Insider trading continues to be a fruitful subject for discussion and regulatory evolution. Earlier this summer, the US Department of Justice laid the first-ever insider trading charges concerning digital assets, charging a project manager at an online trading platform with insider trading of non-fungible tokens (NFTs). The charge was laid on the basis that the individual traded in tokens that he knew would soon appear on his employer’s platform’s main web page, which had tended to result in increased valuations for other assets.

More recently, three people were charged in the first-ever cryptocurrency insider trading scheme in the US. A former employee of Coinbase (a large cryptocurrency exchange) directly involved in the asset-listing team (responsible for listing crypto assets on Coinbase’s exchanges), as well as his brother and another associate, were charged with buying crypto assets before the public announcement of the intention to list them.

As insider trading rules and regulators adapt to new instruments and technologies, classic issues, too, continue to arise, like “shadow insider trading.”

Taking a step back, insider trading is, in its (simplified) archetypal form, trading in securities of an issuer while possessing material, non-public information about that issuer. A perennial law-school question has turned on the concept that publicly traded issuers don’t operate in a vacuum. If a party with access to non-public information about an issuer trades in securities of another issuer whose financial fortunes happen to be correlated with those of the first issuer, is that offside?

A federal district court in the United States (where the regulatory framework concerning insider trading is in form different from that of Canada) denied a motion in SEC v. Panuwat to dismiss a complaint for insider trading. In that case, an executive at an oncology-focused biopharmaceutical company traded in securities of a competitor while aware of an undisclosed pending acquisition of the company. The SEC alleged that the information was material concerning the traded stock because the two companies were in a small group of closely comparable companies in a space with substantial acquisitive interest, and the traded stock would have been expected to rise on disclosure of the proposed acquisition.

Insider trading issues raise three core questions for regulators, publicly traded issuers, and market participants. First, certainly, is whether the legal framework captures the relevant activity – and if not, whether it should. Even putting aside vexing questions about crypto assets, shadow trading creates obvious challenges, including defining the degree and nature of the correlation between two issuers. The second question, a feature of Canadian securities law, is whether the trading activity that is not illegal nevertheless warrants regulatory enforcement under the securities commission’s powers to make orders in the public interest.
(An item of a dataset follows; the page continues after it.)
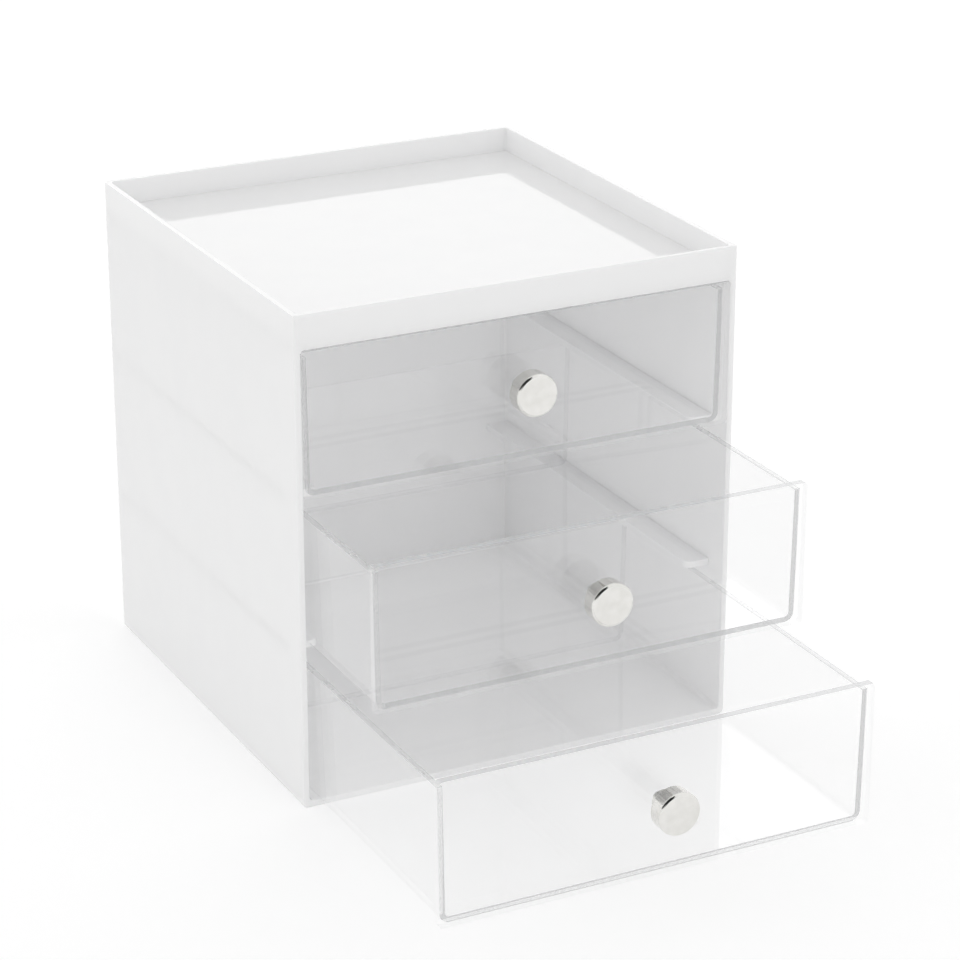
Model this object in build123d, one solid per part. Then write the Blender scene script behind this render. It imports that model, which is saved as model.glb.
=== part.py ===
from build123d import *
import os

# A desk organiser: a white housing, open at the front and with a tray on its top, holds three
# clear drawers. Each drawer is a U-shaped trough closed by a front panel and a back plate, and
# has one chrome knob, whose stud is cemented into a hole in the panel.
# Millimetres. The origin is the centre of the housing's underside: X to the right, Y to the back,
# Z up. Each drawer is modelled where it stands at rest, pulled out by its own distance.

# Housing: overall sizes and walls
housing_width = 165.0
housing_depth = 170.0
housing_height = 176.0
housing_wall = 2.2
housing_floor = 2.4
tray_depth = 9.0
tray_plate = 3.0

# Housing: rounded corners and edges
back_corner_radius = 2.0
base_corner_radius = 1.6
front_edge_radius = 0.8
opening_corner_radius = 1.6
tray_corner_radius = 1.2
rim_edge_radius = 0.4
opening_edge_radius = 0.3

# How far each drawer is pulled out at rest, from the lowest to the highest
pulled_out = {"bottom": 98.5, "middle": 53.0, "top": 0.0}

# Drawer fronts, and the gaps round them
front_thickness = 3.2
front_edge_round = 0.35
front_side_clearance = 0.3
front_floor_clearance = 0.3
front_top_clearance = 0.5
front_gap = 3.4

# Drawer troughs and backs
trough_wall = 2.0
trough_corner_radius = 3.5
trough_edge_round = 0.3
flange_at_bottom = 1.7
flange_at_top = 0.9
wall_below_front_top = 3.0
back_thickness = 2.0
back_clearance = 0.5

# Ledge runners under the middle and the top drawer
runner_width = 9.0
runner_thickness = 2.4
runner_clearance = 0.3
runner_setback = 10.0
runner_back_gap = 2.0
runner_nose_radius = 3.0

# Knobs, each with a neck and a stud
knob_diameter = 15.2
knob_length = 6.3
knob_face_radius = 1.0
knob_rear_radius = 0.5
knob_above_middle = 1.2
neck_diameter = 8.0
neck_length = 5.2
stud_diameter = 4.0
stud_short_of_back = 0.4
stud_clearance = 0.1

# Places that follow from the sizes above
front_y = -housing_depth / 2
back_y = housing_depth / 2
cavity_half_width = housing_width / 2 - housing_wall
cavity_bottom = housing_floor
cavity_top = housing_height - tray_depth - tray_plate
cavity_back_y = back_y - housing_wall
tray_floor = housing_height - tray_depth

drawer_count = len(pulled_out)
spare_height = front_floor_clearance + front_top_clearance + (drawer_count - 1) * front_gap
front_height = (cavity_top - cavity_bottom - spare_height) / drawer_count
front_half_width = cavity_half_width - front_side_clearance
front_corner_radius = opening_corner_radius - front_side_clearance
drawer_pitch = front_height + front_gap

trough_height = front_height - wall_below_front_top
trough_front_y = front_y + front_thickness
trough_back_y = cavity_back_y - back_clearance - back_thickness
wall_lean = (flange_at_bottom - flange_at_top) / trough_height

CENTRE_ON_GROUND = (Align.CENTER, Align.CENTER, Align.MIN)


def block(x_range, y_range, z_range):
    """A box between two values along each axis."""
    size = [high - low for low, high in (x_range, y_range, z_range)]
    return Pos(x_range[0], y_range[0], z_range[0]) * Box(*size, align=(Align.MIN,) * 3)


def edges_along(solid, axis, places):
    """The solid's edges along an axis whose centres pass the test given as places."""
    return [edge for edge in solid.edges().filter_by(axis) if places(edge.center())]


def drawer_floor(level):
    """Height of the underside of the drawer at a level, counted from 0 at the bottom."""
    return cavity_bottom + front_floor_clearance + level * drawer_pitch


def make_housing():
    """White shell: floor, two sides, back and tray plate with its raised rim, open at the front."""
    half_width = housing_width / 2
    shell = block((-half_width, half_width), (front_y, back_y), (0, housing_height))
    shell = fillet(edges_along(shell, Axis.Y, lambda at: at.Z < 1), base_corner_radius)
    shell = fillet(edges_along(shell, Axis.Z, lambda at: at.Y > 0), back_corner_radius)
    shell = fillet(shell.faces().sort_by(Axis.Y)[0].outer_wire().edges(), front_edge_radius)

    cavity_x = (-cavity_half_width, cavity_half_width)
    cavity = block(cavity_x, (front_y - 1, cavity_back_y), (cavity_bottom, cavity_top))
    cavity = fillet(cavity.edges().filter_by(Axis.Y), opening_corner_radius)
    shell -= cavity

    tray_y = (front_y + housing_wall, cavity_back_y)
    tray = block(cavity_x, tray_y, (tray_floor, housing_height + 1))
    tray = fillet(tray.edges().filter_by(Axis.Z), tray_corner_radius)
    shell -= tray

    opening = shell.faces().sort_by(Axis.Y)[0].inner_wires()[0]
    shell = fillet(opening.edges(), opening_edge_radius)
    tray_mouth = shell.faces().sort_by(Axis.Z)[-1].inner_wires()[0]
    return fillet(tray_mouth.edges(), rim_edge_radius)


def make_runner(level, side):
    """Ledge strip on a side wall, just under the drawer at a level. side is -1 left, 1 right."""
    top = drawer_floor(level) - runner_clearance
    y_range = (front_y + runner_setback, cavity_back_y - runner_back_gap)
    x_range = sorted((side * cavity_half_width, side * (cavity_half_width - runner_width)))
    runner = block(x_range, y_range, (top - runner_thickness, top))
    free_corner = edges_along(runner, Axis.Z, lambda at: at.Y < 0 and abs(at.X) < front_half_width - 1)
    return fillet(free_corner, runner_nose_radius)


def trough_half_width(height):
    """Outer half width of the trough at a height above its underside: its walls lean outwards."""
    return front_half_width - flange_at_bottom + wall_lean * height


def trough_outline(inset, top):
    """Outline of the trough, drawn inwards by inset, from its floor up to top."""
    low = trough_half_width(inset) - inset
    high = trough_half_width(top) - inset
    outline = make_face(Polyline((-high, top), (-low, inset), (low, inset), (high, top), close=True))
    return fillet(outline.vertices().group_by(Axis.Y)[0], trough_corner_radius - inset)


def make_trough():
    """U-shaped band that is the drawer's floor and side walls, at the closed place and level 0."""
    section = trough_outline(0, trough_height) - trough_outline(trough_wall, trough_height + 1)
    band = extrude(Plane.XZ * section, trough_back_y - trough_front_y)
    band = Pos(0, trough_back_y, 0) * band
    wall_tops = edges_along(band, Axis.Y, lambda at: at.Z > trough_height - 0.1)
    return fillet(wall_tops, trough_edge_round)


def make_back():
    """Plate that closes the trough at the rear, with the trough's own outline."""
    plate = extrude(Plane.XZ * trough_outline(0, trough_height), back_thickness)
    plate = Pos(0, trough_back_y + back_thickness, 0) * plate
    outer_edges = plate.faces().sort_by(Axis.Y)[-1].edges()
    return fillet(outer_edges, trough_edge_round)


def on_knob_axis(piece):
    """Turns a piece built upwards from the panel's front face, so that up points forwards."""
    return Pos(0, front_y, knob_height) * Rot(90, 0, 0) * piece


def make_front():
    """Front panel, with the hole for the knob's stud."""
    x_range = (-front_half_width, front_half_width)
    panel = block(x_range, (front_y, trough_front_y), (0, front_height))
    panel = fillet(panel.edges().filter_by(Axis.Y), front_corner_radius)
    for face in (panel.faces().sort_by(Axis.Y)[0], panel.faces().sort_by(Axis.Y)[-1]):
        panel = fillet(face.edges(), front_edge_round)
    return panel - on_knob_axis(Cylinder(stud_diameter / 2 + stud_clearance, 3 * front_thickness))


def make_knob():
    """Turned knob: a round body, a neck against the panel, and a stud in the panel's hole."""
    body = Cylinder(knob_diameter / 2, knob_length, align=CENTRE_ON_GROUND)
    body = fillet(body.faces().sort_by(Axis.Z)[-1].edges(), knob_face_radius)
    body = fillet(body.faces().sort_by(Axis.Z)[0].edges(), knob_rear_radius)
    neck = Cylinder(neck_diameter / 2, neck_length, align=CENTRE_ON_GROUND)
    stud_length = front_thickness - stud_short_of_back
    stud = Cylinder(stud_diameter / 2, stud_length, align=CENTRE_ON_GROUND)
    return on_knob_axis(Pos(0, 0, neck_length) * body + neck + Pos(0, 0, -stud_length) * stud)


def write(name, piece):
    piece.label = name
    export_step(piece, f"parts/{name}.step")


knob_height = front_height / 2 + knob_above_middle

os.makedirs("parts", exist_ok=True)
write("housing", make_housing())

drawer_pieces = {
    "trough": make_trough(),
    "front": make_front(),
    "back": make_back(),
    "knob": make_knob(),
}
for level, (drawer, distance) in enumerate(pulled_out.items()):
    for piece_name, piece in drawer_pieces.items():
        write(f"{piece_name}_{drawer}", Pos(0, -distance, drawer_floor(level)) * piece)
    if level > 0:
        write(f"runner_{drawer}_left", make_runner(level, -1))
        write(f"runner_{drawer}_right", make_runner(level, 1))
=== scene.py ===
# %% [markdown]
# # A three-drawer organiser, white housing and clear drawers
# The organiser stands on a white ground. Its housing is glossy white plastic, moulded in one piece.
# Its drawers are clear acrylic, and each has a chrome knob. The solids come from the CAD frame, at
# their real size, so this lesson is about surfaces: a white that shows its shape, a clear sheet
# whose edges can be seen, and chrome that has something to mirror.

# %% Load the frame
import math
import bpy
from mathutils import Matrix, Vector


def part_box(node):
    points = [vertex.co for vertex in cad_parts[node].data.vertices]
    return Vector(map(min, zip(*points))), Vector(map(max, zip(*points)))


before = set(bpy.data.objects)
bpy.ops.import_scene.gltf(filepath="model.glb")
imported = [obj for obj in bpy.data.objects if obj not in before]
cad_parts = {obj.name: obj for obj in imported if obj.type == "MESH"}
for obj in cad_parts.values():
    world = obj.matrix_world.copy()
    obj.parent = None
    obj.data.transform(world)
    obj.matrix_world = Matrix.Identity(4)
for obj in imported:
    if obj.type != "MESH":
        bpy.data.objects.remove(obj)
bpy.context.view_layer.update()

MM = 0.001
bpy.ops.object.select_all(action="DESELECT")
print("CAD nodes:", len(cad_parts))

# %% [markdown]
# ## The camera
# The organiser is seen from the front left and from above, through a long lens, so that its
# parallel edges nearly stay parallel. A camera is described most plainly by the point it looks at,
# from which azimuth and elevation, from how far, and with which lens.

# %% Place the camera
CAMERA_TARGET = Vector((0, -53.9, 94.1)) * MM
CAMERA_AZIMUTH = -26.87
CAMERA_ELEVATION = 21.75
CAMERA_DISTANCE = 1131 * MM
CAMERA_LENS_MM = 122.4


def direction(azimuth, elevation):
    """Unit vector towards a place at an azimuth and elevation in degrees. Azimuth 0 is in front."""
    turn, rise = math.radians(azimuth), math.radians(elevation)
    level = math.cos(rise)
    return Vector((math.sin(turn) * level, -math.cos(turn) * level, math.sin(rise)))


def aim(thing, target, azimuth, elevation, distance):
    """Puts a camera or lamp at a distance from the target, looking at it."""
    back = direction(azimuth, elevation)
    thing.location = target + back * distance
    thing.rotation_euler = (-back).to_track_quat("-Z", "Y").to_euler()
    bpy.context.collection.objects.link(thing)


camera_data = bpy.data.cameras.new("camera")
camera_data.lens = CAMERA_LENS_MM
camera_data.sensor_width = 36
camera_data.clip_start = 0.01
camera_data.clip_end = 50
camera = bpy.data.objects.new("camera", camera_data)
aim(camera, CAMERA_TARGET, CAMERA_AZIMUTH, CAMERA_ELEVATION, CAMERA_DISTANCE)
bpy.context.scene.camera = camera
bpy.context.scene.view_settings.view_transform = "Standard"
print("camera at", [round(c, 3) for c in camera.location])

# %% [markdown]
# ## Long light paths
# Light reaches the inside of the housing through many clear faces and off many white walls. A path
# that is cut short turns dark, so the limits are raised. Clear faces cost little, so they get the
# highest limit.

# %% Let light go further
paths = bpy.context.scene.cycles
paths.max_bounces = 16
paths.diffuse_bounces = 10
paths.glossy_bounces = 8
paths.transparent_max_bounces = 64
print("light paths: up to", paths.max_bounces, "bounces")

# %% [markdown]
# ## Helpers for materials
# Colours are written as sRGB hex values, as a colour picker shows them. One function turns them to
# the linear numbers that shaders work in, and another adds a node with its settings and links.

# %% Colour and node helpers


def srgb(hex_colour):
    """Linear RGBA of an sRGB hex colour."""
    channels = [int(hex_colour[at:at + 2], 16) / 255 for at in (1, 3, 5)]
    linear = [c / 12.92 if c <= 0.04045 else ((c + 0.055) / 1.055) ** 2.4 for c in channels]
    return (*linear, 1.0)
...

This power has been used to address gaps occurring where activity resembling archetypal insider trading did not trip the technical prohibition (for jurisdictional or other reasons). The third question is whether this should be addressed in issuers’ trading policies. These policies serve various purposes, including protecting the reputation and interests of the issuers themselves. Published regulatory best practices provide for these policies, and regulators have initiated enforcement against individuals for violating those policies. In Panuwat itself, the issuer had a policy that prohibited trading based on non-public information in securities of the issuer itself or other publicly traded companies, which may be a key hook in that case. Are issuers better protected by proscribing that activity, or does a broad net create potential problems for the issuer?

These are all topical and good questions, though caution is still indicated. Discussing these on long family car rides has ironically motivated my family members, for reasons I only now understand, to recommend that I consider removing my seatbelt.